I think he should be more aggressive about making the case that ‘if you don’t act, I will,’ said Luis Miranda, a former White House aide who worked on immigration issues and is now managing director at MDC Strategies, a communications firm.
Kenneth Sherrill, a political scientist at New York’s Hunter College, said the likelihood of Republicans passing immigration reform this year was slim.
If the White House is really worried about antagonizing Republicans, it seems to me they’re nuts, he said. If they want to do well in November, they’ve got to antagonize Republicans in order to mobilize Democrats for the election.
Hispanics polled by Reuters/Ipsos between January 2012 and March of this year have consistently preferred Democrats’ handling of immigration compared with Republicans. But only 35 percent approved of the Democrats’ handling of the issue in March, the latest month for which data is available, compared with 44 percent polled around the time of Obama’s re-election.
That’s a problem for Democrats, whose base of younger and minority voters are historically less likely to vote in midterm years than Republican voters, who are typically older and white.
Latino voters can be motivated by movement on immigration issues even during midterms, said David Damore, a senior analyst at Latino Decisions, a political research firm that tracks political opinions of Latino voters. In 2010, anti-immigration stances by Republican Senate candidates in Nevada and Colorado spurred Hispanics to the polls, he said.
HOW FAR TO GO
The question for the administration, then, is how far to go.
Activists said Obama could expand the 2012 program known as deferred action that permitted children brought into the United States illegally by their parents to stay. The age cap for that could be raised, for example, or other groups could be added.
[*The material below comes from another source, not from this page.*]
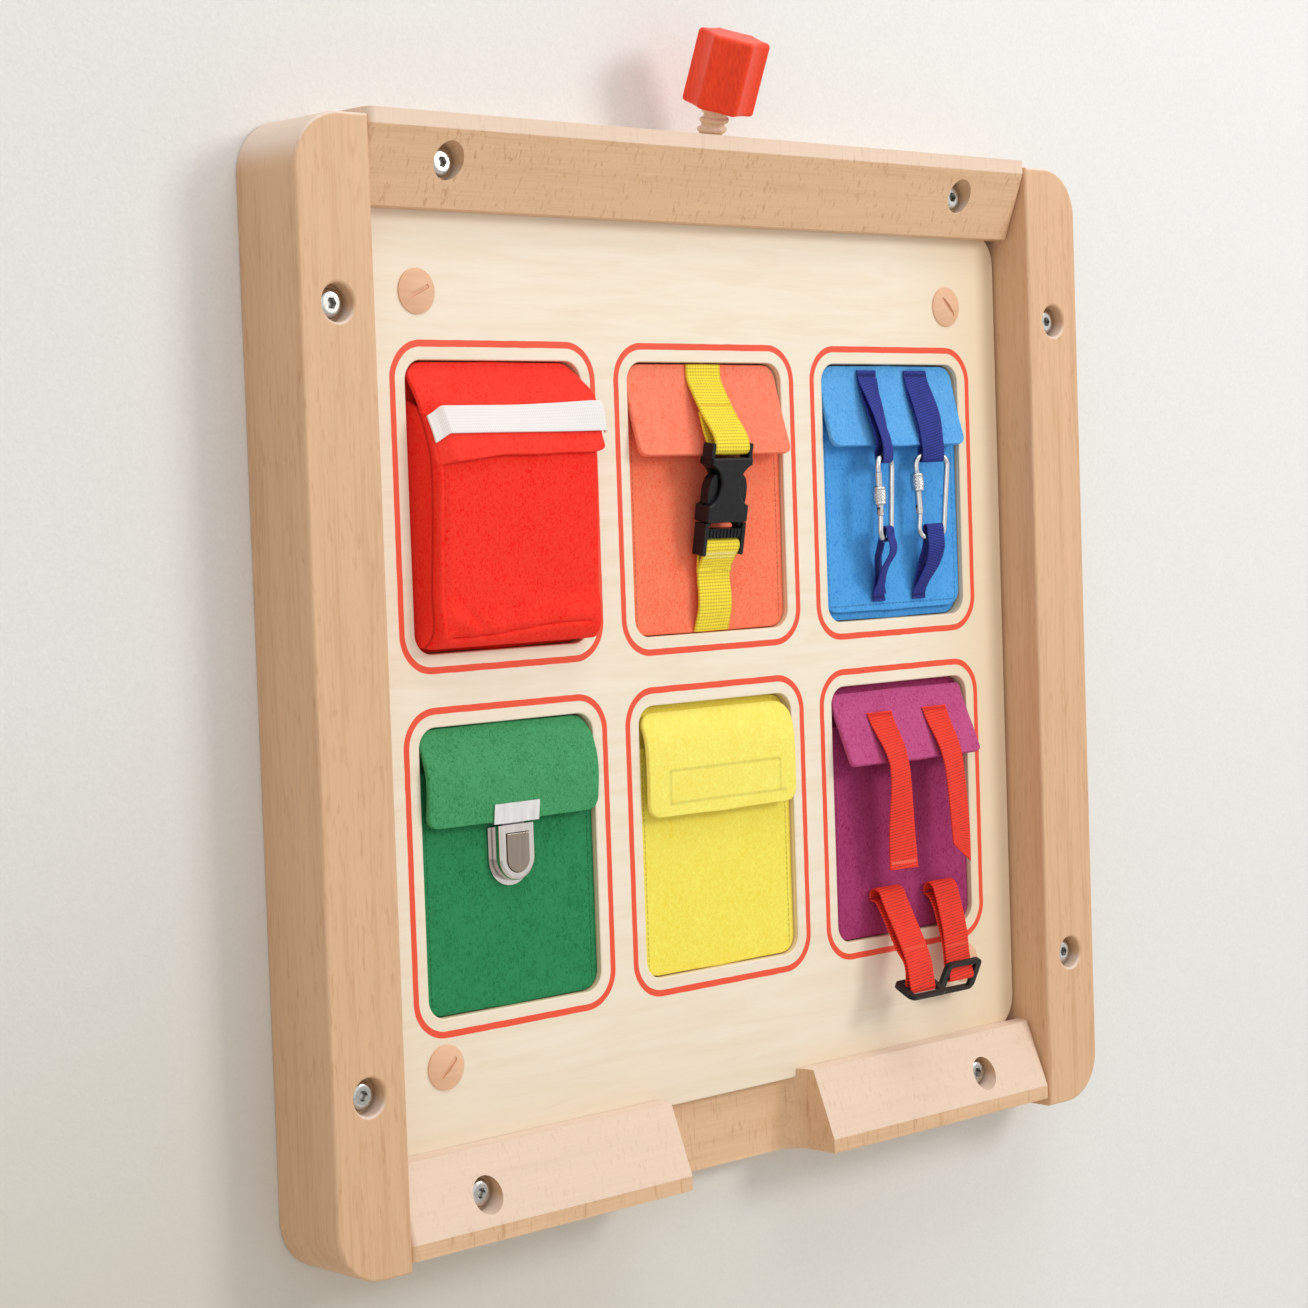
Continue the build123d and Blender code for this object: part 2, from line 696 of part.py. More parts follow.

What they really want – and what Republicans fervently oppose – is a broad program that would let people who are not a priority for deportation come forward, go through background checks, pay a fee and get authorization to stay put.
That is unlikely to happen, and immigrants worried about being deported and their supporters in the Latino community are prepared to be disappointed.
Those minimum changes will not take away that fear and I don’t think they will satisfy anybody, said Richard Morales, detention prevention coordinator at PICO National Network, a community organizing group.
The advocates’ impatience has sometimes led to pushback from the White House. Obama appeared visibly frustrated at a meeting with them in February and said they should be directing their anger at Congress, several attendees told Reuters.
On the one hand, activists are never going to be happy, said Gabriela Domenzain, a former aide on Obama’s 2012 campaign and now a partner in the Raben Group, a lobbying group. This doesn’t solve the problem permanently that only passing legislation can do.